>> BEGIN

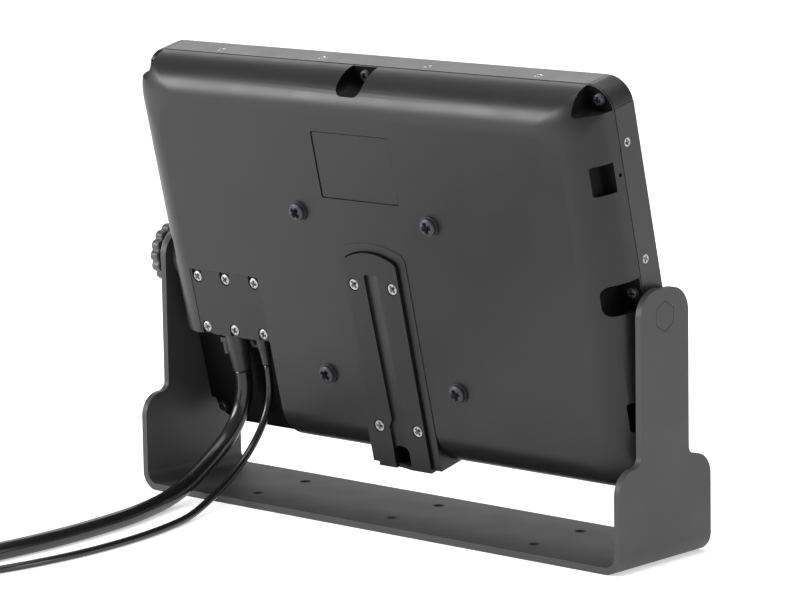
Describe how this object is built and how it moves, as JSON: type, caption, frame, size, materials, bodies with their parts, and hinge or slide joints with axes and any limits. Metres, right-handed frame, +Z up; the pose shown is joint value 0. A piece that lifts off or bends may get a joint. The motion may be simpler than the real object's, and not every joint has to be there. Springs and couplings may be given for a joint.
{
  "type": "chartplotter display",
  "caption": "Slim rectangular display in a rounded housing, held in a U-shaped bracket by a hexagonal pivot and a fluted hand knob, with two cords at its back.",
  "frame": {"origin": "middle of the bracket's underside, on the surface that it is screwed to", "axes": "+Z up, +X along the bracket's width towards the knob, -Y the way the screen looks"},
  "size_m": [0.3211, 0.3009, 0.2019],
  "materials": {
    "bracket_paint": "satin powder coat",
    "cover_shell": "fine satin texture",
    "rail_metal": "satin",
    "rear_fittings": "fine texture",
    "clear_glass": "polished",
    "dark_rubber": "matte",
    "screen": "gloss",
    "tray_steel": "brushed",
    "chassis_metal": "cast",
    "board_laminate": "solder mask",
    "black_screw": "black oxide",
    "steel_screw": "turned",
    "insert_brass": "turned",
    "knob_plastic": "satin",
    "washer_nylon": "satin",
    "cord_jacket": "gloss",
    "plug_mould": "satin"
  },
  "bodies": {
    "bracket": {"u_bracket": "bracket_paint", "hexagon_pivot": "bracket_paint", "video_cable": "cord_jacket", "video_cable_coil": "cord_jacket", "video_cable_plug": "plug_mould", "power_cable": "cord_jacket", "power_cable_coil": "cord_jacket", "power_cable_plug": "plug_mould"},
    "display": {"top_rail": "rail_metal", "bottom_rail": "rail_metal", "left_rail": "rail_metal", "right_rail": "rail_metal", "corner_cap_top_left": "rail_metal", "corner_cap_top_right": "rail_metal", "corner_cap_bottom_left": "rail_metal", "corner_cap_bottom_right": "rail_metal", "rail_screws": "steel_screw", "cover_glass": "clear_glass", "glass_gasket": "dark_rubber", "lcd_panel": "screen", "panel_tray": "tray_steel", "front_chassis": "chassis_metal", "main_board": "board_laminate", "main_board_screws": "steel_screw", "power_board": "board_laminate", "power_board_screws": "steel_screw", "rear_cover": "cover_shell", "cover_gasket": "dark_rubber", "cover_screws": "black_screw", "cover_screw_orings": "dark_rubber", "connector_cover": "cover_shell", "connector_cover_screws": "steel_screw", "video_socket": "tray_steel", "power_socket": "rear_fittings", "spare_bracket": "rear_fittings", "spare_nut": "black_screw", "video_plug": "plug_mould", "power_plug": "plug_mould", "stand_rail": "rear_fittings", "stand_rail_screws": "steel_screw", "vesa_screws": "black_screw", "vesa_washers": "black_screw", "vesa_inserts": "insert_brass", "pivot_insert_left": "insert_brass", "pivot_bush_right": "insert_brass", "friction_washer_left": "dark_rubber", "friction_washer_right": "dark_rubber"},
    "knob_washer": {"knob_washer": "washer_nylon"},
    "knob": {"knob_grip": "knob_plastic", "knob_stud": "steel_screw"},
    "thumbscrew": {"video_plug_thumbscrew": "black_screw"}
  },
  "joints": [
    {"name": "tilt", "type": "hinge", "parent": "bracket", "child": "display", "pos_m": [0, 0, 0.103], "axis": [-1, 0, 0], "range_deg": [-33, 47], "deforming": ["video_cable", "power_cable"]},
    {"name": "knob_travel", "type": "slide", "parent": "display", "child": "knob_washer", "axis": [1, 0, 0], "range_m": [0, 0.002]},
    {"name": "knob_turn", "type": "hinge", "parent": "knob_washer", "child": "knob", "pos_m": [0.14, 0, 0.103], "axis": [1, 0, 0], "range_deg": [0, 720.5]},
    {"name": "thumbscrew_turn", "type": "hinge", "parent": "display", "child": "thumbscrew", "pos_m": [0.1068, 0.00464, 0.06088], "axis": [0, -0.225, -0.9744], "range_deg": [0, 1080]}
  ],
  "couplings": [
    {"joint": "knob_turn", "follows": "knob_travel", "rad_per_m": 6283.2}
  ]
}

>> END

Reproduce the listing above word for word.

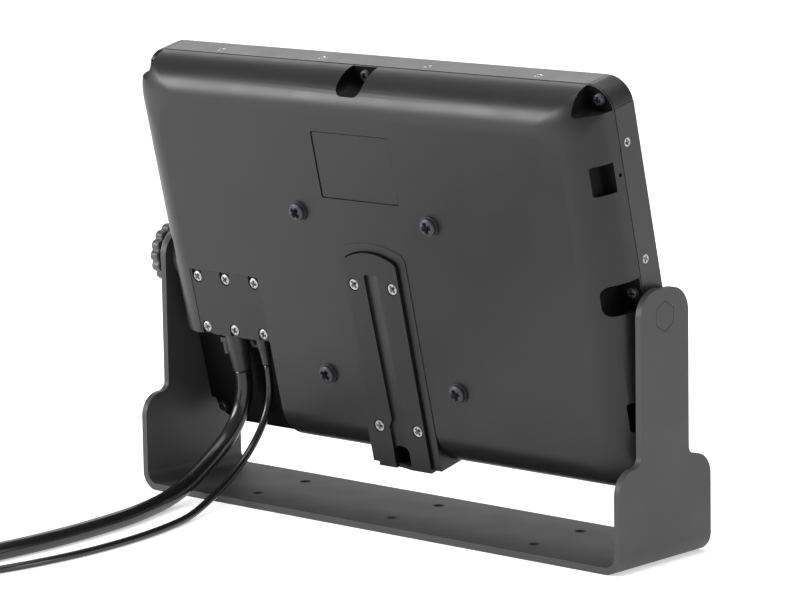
Describe how this object is built and how it moves, as JSON: type, caption, frame, size, materials, bodies with their parts, and hinge or slide joints with axes and any limits. Metres, right-handed frame, +Z up; the pose shown is joint value 0. A piece that lifts off or bends may get a joint. The motion may be simpler than the real object's, and not every joint has to be there. Springs and couplings may be given for a joint.
{
  "type": "chartplotter display",
  "caption": "Slim rectangular display in a rounded housing, held in a U-shaped bracket by a hexagonal pivot and a fluted hand knob, with two cords at its back.",
  "frame": {"origin": "middle of the bracket's underside, on the surface that it is screwed to", "axes": "+Z up, +X along the bracket's width towards the knob, -Y the way the screen looks"},
  "size_m": [0.3211, 0.3009, 0.2019],
  "materials": {
    "bracket_paint": "satin powder coat",
    "cover_shell": "fine satin texture",
    "rail_metal": "satin",
    "rear_fittings": "fine texture",
    "clear_glass": "polished",
    "dark_rubber": "matte",
    "screen": "gloss",
    "tray_steel": "brushed",
    "chassis_metal": "cast",
    "board_laminate": "solder mask",
    "black_screw": "black oxide",
    "steel_screw": "turned",
    "insert_brass": "turned",
    "knob_plastic": "satin",
    "washer_nylon": "satin",
    "cord_jacket": "gloss",
    "plug_mould": "satin"
  },
  "bodies": {
    "bracket": {"u_bracket": "bracket_paint", "hexagon_pivot": "bracket_paint", "video_cable": "cord_jacket", "video_cable_coil": "cord_jacket", "video_cable_plug": "plug_mould", "power_cable": "cord_jacket", "power_cable_coil": "cord_jacket", "power_cable_plug": "plug_mould"},
    "display": {"top_rail": "rail_metal", "bottom_rail": "rail_metal", "left_rail": "rail_metal", "right_rail": "rail_metal", "corner_cap_top_left": "rail_metal", "corner_cap_top_right": "rail_metal", "corner_cap_bottom_left": "rail_metal", "corner_cap_bottom_right": "rail_metal", "rail_screws": "steel_screw", "cover_glass": "clear_glass", "glass_gasket": "dark_rubber", "lcd_panel": "screen", "panel_tray": "tray_steel", "front_chassis": "chassis_metal", "main_board": "board_laminate", "main_board_screws": "steel_screw", "power_board": "board_laminate", "power_board_screws": "steel_screw", "rear_cover": "cover_shell", "cover_gasket": "dark_rubber", "cover_screws": "black_screw", "cover_screw_orings": "dark_rubber", "connector_cover": "cover_shell", "connector_cover_screws": "steel_screw", "video_socket": "tray_steel", "power_socket": "rear_fittings", "spare_bracket": "rear_fittings", "spare_nut": "black_screw", "video_plug": "plug_mould", "power_plug": "plug_mould", "stand_rail": "rear_fittings", "stand_rail_screws": "steel_screw", "vesa_screws": "black_screw", "vesa_washers": "black_screw", "vesa_inserts": "insert_brass", "pivot_insert_left": "insert_brass", "pivot_bush_right": "insert_brass", "friction_washer_left": "dark_rubber", "friction_washer_right": "dark_rubber"},
    "knob_washer": {"knob_washer": "washer_nylon"},
    "knob": {"knob_grip": "knob_plastic", "knob_stud": "steel_screw"},
    "thumbscrew": {"video_plug_thumbscrew": "black_screw"}
  },
  "joints": [
    {"name": "tilt", "type": "hinge", "parent": "bracket", "child": "display", "pos_m": [0, 0, 0.103], "axis": [-1, 0, 0], "range_deg": [-33, 47], "deforming": ["video_cable", "power_cable"]},
    {"name": "knob_travel", "type": "slide", "parent": "display", "child": "knob_washer", "axis": [1, 0, 0], "range_m": [0, 0.002]},
    {"name": "knob_turn", "type": "hinge", "parent": "knob_washer", "child": "knob", "pos_m": [0.14, 0, 0.103], "axis": [1, 0, 0], "range_deg": [0, 720.5]},
    {"name": "thumbscrew_turn", "type": "hinge", "parent": "display", "child": "thumbscrew", "pos_m": [0.1068, 0.00464, 0.06088], "axis": [0, -0.225, -0.9744], "range_deg": [0, 1080]}
  ],
  "couplings": [
    {"joint": "knob_turn", "follows": "knob_travel", "rad_per_m": 6283.2}
  ]
}